Description of the task: Print all of the data exactly.

Source excerpt:
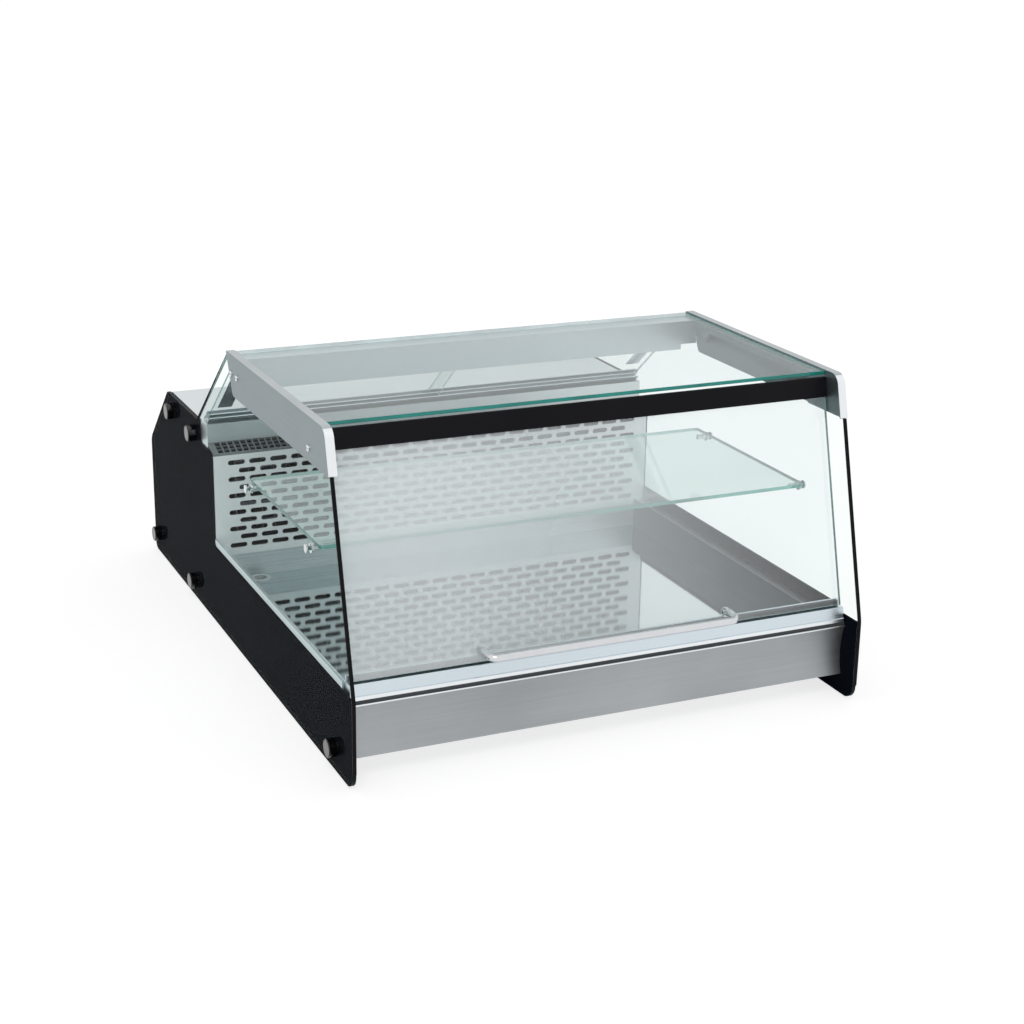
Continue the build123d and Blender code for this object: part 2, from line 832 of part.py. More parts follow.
def condenser_shroud():
    """Plate with a round mouth, and the arms that hold the fan motor."""
    low = base_level + sheet
    shroud = block(condenser_left - 1, condenser_right + 1, condenser_back, condenser_back + 2, low, condenser_high + 4)
    shroud -= rod_y(92.0, condenser_back - 1, condenser_back + 3, condenser_fan_x, condenser_fan_z)
    mouth = rod_y(95.0, condenser_back + 2, condenser_back + 30, condenser_fan_x, condenser_fan_z)
    mouth -= rod_y(92.0, condenser_back + 1, condenser_back + 31, condenser_fan_x, condenser_fan_z)
    shroud += mouth
    for side in (-1, 1):
        x = condenser_fan_x
        arm = block(x - 94, x + 94, condenser_back + 30, condenser_back + 33,
                    condenser_fan_z + side * 20 - 4, condenser_fan_z + side * 20 + 4)
        shroud += arm
    return shroud


def condenser_motor():
    y = condenser_back + 33
    motor = rod_y(32.0, y, y + 42, condenser_fan_x, condenser_fan_z)
    shaft = rod_y(3.0, condenser_back + 8, y, condenser_fan_x, condenser_fan_z)
    return motor + shaft


def condenser_rotor():
    y0 = condenser_back + 8
    hub = rod_y(22.0, y0 - 2, y0 + 18, condenser_fan_x, condenser_fan_z)
    hub -= rod_y(3.0 + running_gap, y0 - 0.2, y0 + 19, condenser_fan_x, condenser_fan_z)
    for k in range(5):
        blade = Rot(0, k * 72, 0) * Pos(53, 0, 0) * Rot(28, 0, 0) * Box(66, 1.6, 34)
        hub += Pos(condenser_fan_x, y0 + 9, condenser_fan_z) * blade
    return hub


def refrigerant_pipes():
    """Discharge, liquid and suction lines."""
    x = compressor_x
    discharge = [
        (x + 30, compressor_y + 20, compressor_level + 158),
        (x + 30, compressor_y + 20, 262),
        (condenser_left - 12, compressor_y + 20, 262),
        (condenser_left - 12, condenser_front + 20, 262),
        (condenser_left - 12, condenser_front + 20, 218.5),
        (condenser_left - 6, condenser_front + 20, 218.5),
    ]
    liquid = [
        (condenser_left - 6, condenser_front + 20, 58.5),
        (condenser_left - 40, condenser_front + 20, 58.5),
        (condenser_left - 40, 262, 58.5),
        (-345, 262, 58.5),
        (-345, 262, 150),
        (-345, 164, 150),
    ]
    suction = [
        (-345, 164, 235),
        (-345, 274, 235),
        (x - 30, 274, 235),
        (x - 30, compressor_y - 20, 235),
        (x - 30, compressor_y - 20, compressor_level + 158),
    ]
    pipes = [
        tube_along(discharge, 3.0, 5.0),
        tube_along(liquid, 3.0, 12.0),
        tube_along(suction, 4.0, 14.0),
    ]
    return Compound(children=[pipe.solid() for pipe in pipes])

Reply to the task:
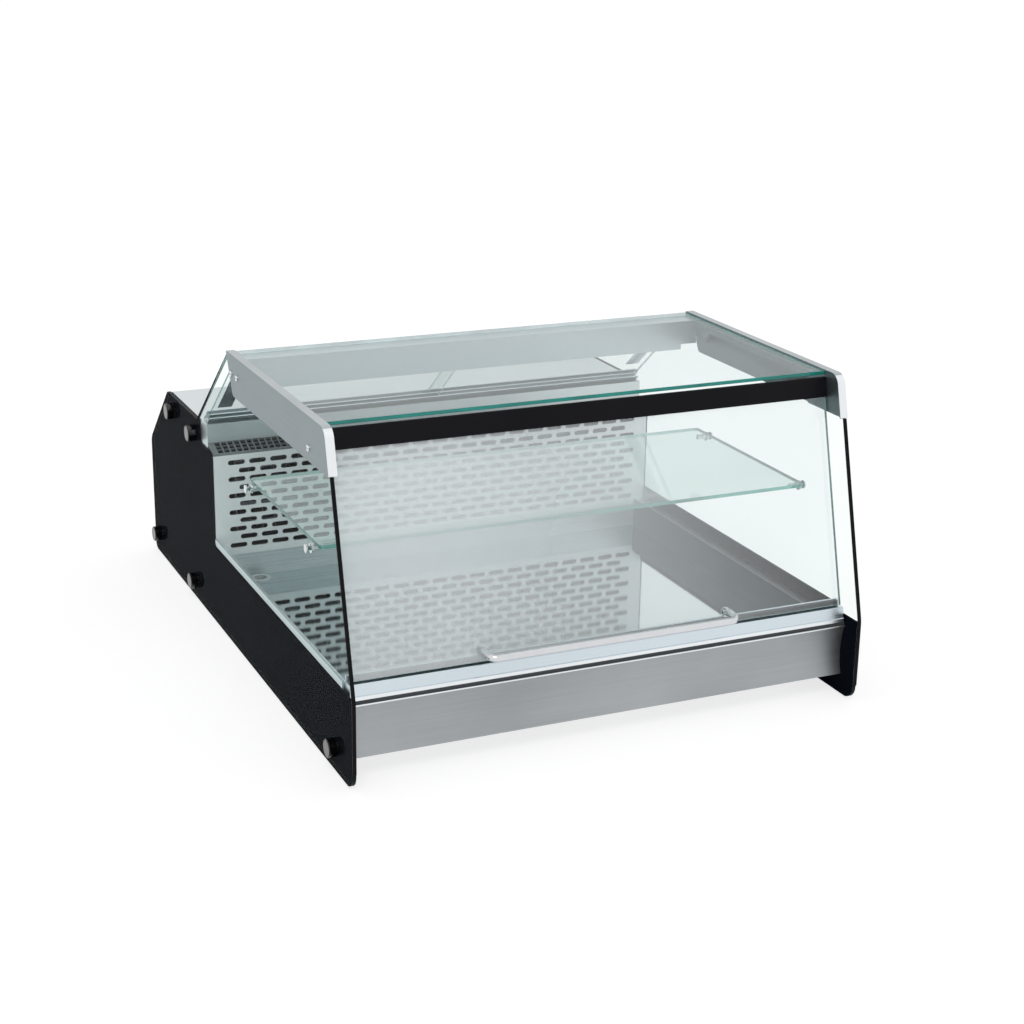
Continue the build123d and Blender code for this object: part 2, from line 832 of part.py. More parts follow.
def condenser_shroud():
    """Plate with a round mouth, and the arms that hold the fan motor."""
    low = base_level + sheet
    shroud = block(condenser_left - 1, condenser_right + 1, condenser_back, condenser_back + 2, low, condenser_high + 4)
    shroud -= rod_y(92.0, condenser_back - 1, condenser_back + 3, condenser_fan_x, condenser_fan_z)
    mouth = rod_y(95.0, condenser_back + 2, condenser_back + 30, condenser_fan_x, condenser_fan_z)
    mouth -= rod_y(92.0, condenser_back + 1, condenser_back + 31, condenser_fan_x, condenser_fan_z)
    shroud += mouth
    for side in (-1, 1):
        x = condenser_fan_x
        arm = block(x - 94, x + 94, condenser_back + 30, condenser_back + 33,
                    condenser_fan_z + side * 20 - 4, condenser_fan_z + side * 20 + 4)
        shroud += arm
    return shroud


def condenser_motor():
    y = condenser_back + 33
    motor = rod_y(32.0, y, y + 42, condenser_fan_x, condenser_fan_z)
    shaft = rod_y(3.0, condenser_back + 8, y, condenser_fan_x, condenser_fan_z)
    return motor + shaft


def condenser_rotor():
    y0 = condenser_back + 8
    hub = rod_y(22.0, y0 - 2, y0 + 18, condenser_fan_x, condenser_fan_z)
    hub -= rod_y(3.0 + running_gap, y0 - 0.2, y0 + 19, condenser_fan_x, condenser_fan_z)
    for k in range(5):
        blade = Rot(0, k * 72, 0) * Pos(53, 0, 0) * Rot(28, 0, 0) * Box(66, 1.6, 34)
        hub += Pos(condenser_fan_x, y0 + 9, condenser_fan_z) * blade
    return hub


def refrigerant_pipes():
    """Discharge, liquid and suction lines."""
    x = compressor_x
    discharge = [
        (x + 30, compressor_y + 20, compressor_level + 158),
        (x + 30, compressor_y + 20, 262),
        (condenser_left - 12, compressor_y + 20, 262),
        (condenser_left - 12, condenser_front + 20, 262),
        (condenser_left - 12, condenser_front + 20, 218.5),
        (condenser_left - 6, condenser_front + 20, 218.5),
    ]
    liquid = [
        (condenser_left - 6, condenser_front + 20, 58.5),
        (condenser_left - 40, condenser_front + 20, 58.5),
        (condenser_left - 40, 262, 58.5),
        (-345, 262, 58.5),
        (-345, 262, 150),
        (-345, 164, 150),
    ]
    suction = [
        (-345, 164, 235),
        (-345, 274, 235),
        (x - 30, 274, 235),
        (x - 30, compressor_y - 20, 235),
        (x - 30, compressor_y - 20, compressor_level + 158),
    ]
    pipes = [
        tube_along(discharge, 3.0, 5.0),
        tube_along(liquid, 3.0, 12.0),
        tube_along(suction, 4.0, 14.0),
    ]
    return Compound(children=[pipe.solid() for pipe in pipes])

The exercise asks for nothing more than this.